# How early will Mbuna attempt to breed?



## Witblitz (Nov 7, 2013)

See, I stocked my tank and by the start of the 2nd month the one Mbuna was overly aggressive and building nest (I assume this is male behaviour?). These fish are between 3"-5" not showing any coloration yet, like mature fish normally do. Some time after that I caught two of them "in the act". Now the one fish (which I assume is the female) is hiding a lot, especially behind the power head. It doesn't show any other signs of stress or parasitic infestation on the skin. The specific fish used to swim around a lot doing it's own thing like the rest but now it won't budge and only now and then it would wander around like it used to before returning to the power head. So the question is, will they attempt to breed this early? Or do I have a sick fish? Also, the male doesn't chase after it at all at the moment, so I'm stumped as to what the actual cause might be.

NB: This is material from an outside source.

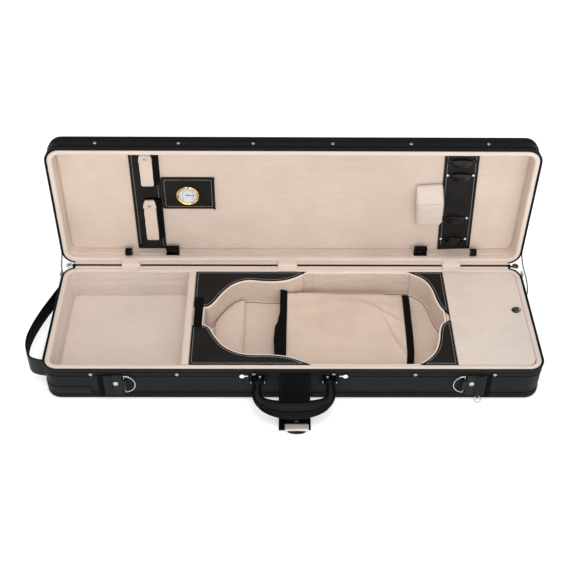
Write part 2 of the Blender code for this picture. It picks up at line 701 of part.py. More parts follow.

You can barely see the hiding fish in this shot, but to give you a general idea :










Thx!


----------



## cichliddoc (Oct 15, 2013)

What kind of mbuma is it, hidding at the top of the tank usually means stress, as far as when they start breeding, around 2"-3" depending on breed. A better picture and a little more information about the cichlids in question would help.


----------



## sumthinfishy (Jan 26, 2013)

agree with cichlidoc on all points. also is the one u believe to be female holding. a mouth full of eggs is a sign of breeding, if no eggs in mouth then probably not breeding. they will sometimes spit or eat eggs prematurely with first brood, but if this were case then she would be back out.


----------



## DJRansome (Oct 29, 2005)

Both males and females can dig and show aggression. A hiding fish could be holding or sick. I've had fish hold at 1.5"...it depends on the species.

One thing to note...I've never had a holding female lurk at the top...it's always the bottom in/near the rocks for them.


----------